| TASK DETAILS |
All of the data must be printed exactly; please include every line.

## start STORED DATA

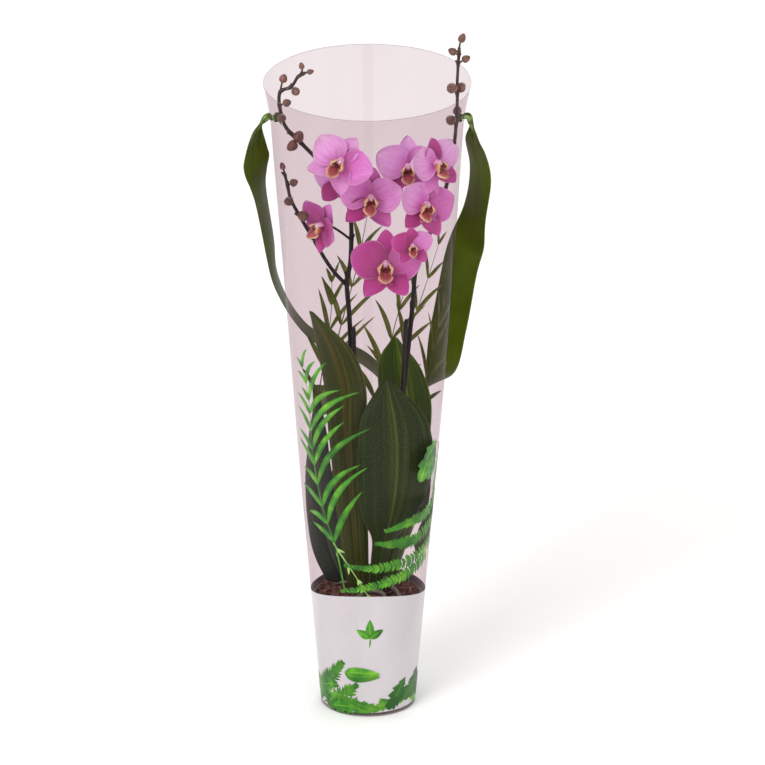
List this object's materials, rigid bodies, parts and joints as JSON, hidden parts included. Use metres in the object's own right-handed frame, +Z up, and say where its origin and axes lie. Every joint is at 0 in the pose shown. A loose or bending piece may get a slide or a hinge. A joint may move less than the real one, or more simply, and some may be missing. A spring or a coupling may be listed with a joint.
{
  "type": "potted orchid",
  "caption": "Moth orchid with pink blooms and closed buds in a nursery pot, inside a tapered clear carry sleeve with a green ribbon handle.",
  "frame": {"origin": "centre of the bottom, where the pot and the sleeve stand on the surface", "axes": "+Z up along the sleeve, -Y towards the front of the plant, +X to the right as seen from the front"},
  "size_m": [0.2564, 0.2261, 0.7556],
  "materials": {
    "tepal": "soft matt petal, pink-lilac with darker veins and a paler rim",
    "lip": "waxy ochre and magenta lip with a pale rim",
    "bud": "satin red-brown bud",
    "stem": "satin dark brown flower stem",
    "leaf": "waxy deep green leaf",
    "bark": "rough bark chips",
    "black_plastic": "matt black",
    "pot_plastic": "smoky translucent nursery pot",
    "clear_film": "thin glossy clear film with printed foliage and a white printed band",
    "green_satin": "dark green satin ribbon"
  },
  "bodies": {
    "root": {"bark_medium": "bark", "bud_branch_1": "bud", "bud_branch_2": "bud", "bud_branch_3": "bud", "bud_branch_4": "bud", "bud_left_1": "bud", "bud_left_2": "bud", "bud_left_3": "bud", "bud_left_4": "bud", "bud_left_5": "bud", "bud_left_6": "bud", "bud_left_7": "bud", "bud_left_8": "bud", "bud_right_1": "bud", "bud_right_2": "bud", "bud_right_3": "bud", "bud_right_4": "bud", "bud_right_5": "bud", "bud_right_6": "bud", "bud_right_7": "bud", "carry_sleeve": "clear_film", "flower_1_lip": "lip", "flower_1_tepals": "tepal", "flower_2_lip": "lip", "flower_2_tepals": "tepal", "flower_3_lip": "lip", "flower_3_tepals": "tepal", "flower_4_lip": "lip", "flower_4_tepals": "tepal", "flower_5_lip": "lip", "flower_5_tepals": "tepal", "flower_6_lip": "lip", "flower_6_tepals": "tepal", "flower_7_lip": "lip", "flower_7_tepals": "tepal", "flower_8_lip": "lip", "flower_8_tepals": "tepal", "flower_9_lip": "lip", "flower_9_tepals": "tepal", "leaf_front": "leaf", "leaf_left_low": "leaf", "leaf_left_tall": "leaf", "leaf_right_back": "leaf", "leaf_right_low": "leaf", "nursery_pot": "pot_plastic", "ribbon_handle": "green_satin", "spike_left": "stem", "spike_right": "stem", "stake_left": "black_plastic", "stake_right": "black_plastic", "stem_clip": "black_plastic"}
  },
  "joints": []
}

## end STORED DATA

| EXERCISE RESPONSE |
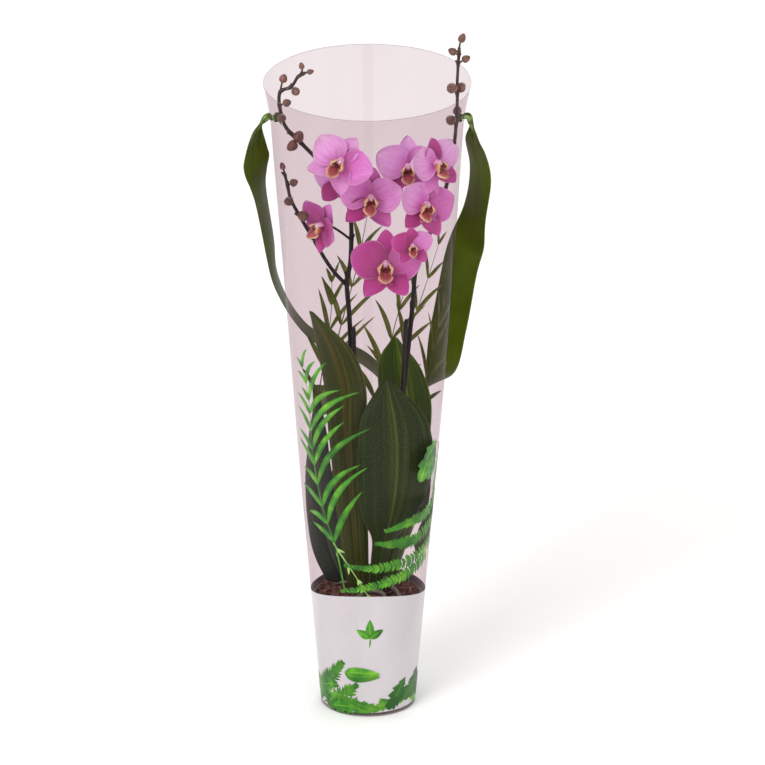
List this object's materials, rigid bodies, parts and joints as JSON, hidden parts included. Use metres in the object's own right-handed frame, +Z up, and say where its origin and axes lie. Every joint is at 0 in the pose shown. A loose or bending piece may get a slide or a hinge. A joint may move less than the real one, or more simply, and some may be missing. A spring or a coupling may be listed with a joint.
{
  "type": "potted orchid",
  "caption": "Moth orchid with pink blooms and closed buds in a nursery pot, inside a tapered clear carry sleeve with a green ribbon handle.",
  "frame": {"origin": "centre of the bottom, where the pot and the sleeve stand on the surface", "axes": "+Z up along the sleeve, -Y towards the front of the plant, +X to the right as seen from the front"},
  "size_m": [0.2564, 0.2261, 0.7556],
  "materials": {
    "tepal": "soft matt petal, pink-lilac with darker veins and a paler rim",
    "lip": "waxy ochre and magenta lip with a pale rim",
    "bud": "satin red-brown bud",
    "stem": "satin dark brown flower stem",
    "leaf": "waxy deep green leaf",
    "bark": "rough bark chips",
    "black_plastic": "matt black",
    "pot_plastic": "smoky translucent nursery pot",
    "clear_film": "thin glossy clear film with printed foliage and a white printed band",
    "green_satin": "dark green satin ribbon"
  },
  "bodies": {
    "root": {"bark_medium": "bark", "bud_branch_1": "bud", "bud_branch_2": "bud", "bud_branch_3": "bud", "bud_branch_4": "bud", "bud_left_1": "bud", "bud_left_2": "bud", "bud_left_3": "bud", "bud_left_4": "bud", "bud_left_5": "bud", "bud_left_6": "bud", "bud_left_7": "bud", "bud_left_8": "bud", "bud_right_1": "bud", "bud_right_2": "bud", "bud_right_3": "bud", "bud_right_4": "bud", "bud_right_5": "bud", "bud_right_6": "bud", "bud_right_7": "bud", "carry_sleeve": "clear_film", "flower_1_lip": "lip", "flower_1_tepals": "tepal", "flower_2_lip": "lip", "flower_2_tepals": "tepal", "flower_3_lip": "lip", "flower_3_tepals": "tepal", "flower_4_lip": "lip", "flower_4_tepals": "tepal", "flower_5_lip": "lip", "flower_5_tepals": "tepal", "flower_6_lip": "lip", "flower_6_tepals": "tepal", "flower_7_lip": "lip", "flower_7_tepals": "tepal", "flower_8_lip": "lip", "flower_8_tepals": "tepal", "flower_9_lip": "lip", "flower_9_tepals": "tepal", "leaf_front": "leaf", "leaf_left_low": "leaf", "leaf_left_tall": "leaf", "leaf_right_back": "leaf", "leaf_right_low": "leaf", "nursery_pot": "pot_plastic", "ribbon_handle": "green_satin", "spike_left": "stem", "spike_right": "stem", "stake_left": "black_plastic", "stake_right": "black_plastic", "stem_clip": "black_plastic"}
  },
  "joints": []
}